- WHAT TO WORK ON
Extract each line of the data below exactly as written.

- DATASET CONTENT
BEGIN

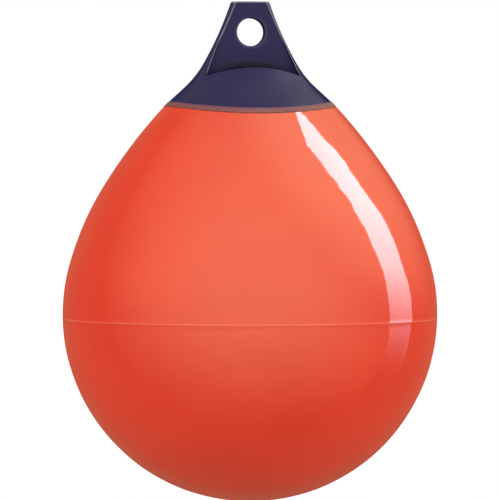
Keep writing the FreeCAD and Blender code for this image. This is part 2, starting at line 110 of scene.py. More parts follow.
def line_meets_circle(start: Vector, along: Vector, centre: Vector, radius: float) -> Vector:
    """Where a line of the section meets a circle, at the meeting nearer to its start.

    Args:
        start: a point of the line.
        along: the line's unit direction.
        centre: the circle's centre.
        radius: the circle's radius.

    Returns:
        The nearer meeting.
    """
    away = start - centre
    half = away.dot(along)
    reach = math.sqrt(half**2 - away.length_squared + radius**2)
    meetings = [start + along * (-half + sign * reach) for sign in (1, -1)]
    return min(meetings, key=lambda meeting: (meeting - start).length)


@dataclass(frozen=True)
class Arc:
    """A circular arc of the section, from one angle to another, in degrees."""

    centre: Vector
    radius: float
    start: float
    end: float

    def at(self, angle: float, inset: float = 0.0) -> Vector:
        """The arc's point at an angle, moved inwards by an inset."""
        return self.centre + section_direction(angle) * (self.radius - inset)

    def points(self, count: int, inset: float = 0.0) -> list[Vector]:
        """The points of even steps along the arc, with both ends, moved in by an inset."""
        turn = self.end - self.start
        return [self.at(self.start + turn * step / count, inset) for step in range(count + 1)]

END

- ANSWER TO THE PROBLEM
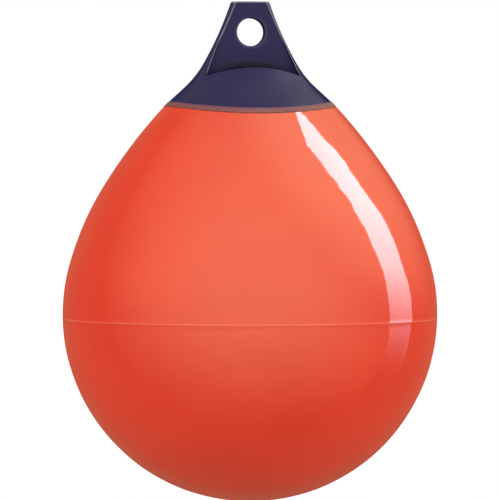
Keep writing the FreeCAD and Blender code for this image. This is part 2, starting at line 110 of scene.py. More parts follow.
def line_meets_circle(start: Vector, along: Vector, centre: Vector, radius: float) -> Vector:
    """Where a line of the section meets a circle, at the meeting nearer to its start.

    Args:
        start: a point of the line.
        along: the line's unit direction.
        centre: the circle's centre.
        radius: the circle's radius.

    Returns:
        The nearer meeting.
    """
    away = start - centre
    half = away.dot(along)
    reach = math.sqrt(half**2 - away.length_squared + radius**2)
    meetings = [start + along * (-half + sign * reach) for sign in (1, -1)]
    return min(meetings, key=lambda meeting: (meeting - start).length)


@dataclass(frozen=True)
class Arc:
    """A circular arc of the section, from one angle to another, in degrees."""

    centre: Vector
    radius: float
    start: float
    end: float

    def at(self, angle: float, inset: float = 0.0) -> Vector:
        """The arc's point at an angle, moved inwards by an inset."""
        return self.centre + section_direction(angle) * (self.radius - inset)

    def points(self, count: int, inset: float = 0.0) -> list[Vector]:
        """The points of even steps along the arc, with both ends, moved in by an inset."""
        turn = self.end - self.start
        return [self.at(self.start + turn * step / count, inset) for step in range(count + 1)]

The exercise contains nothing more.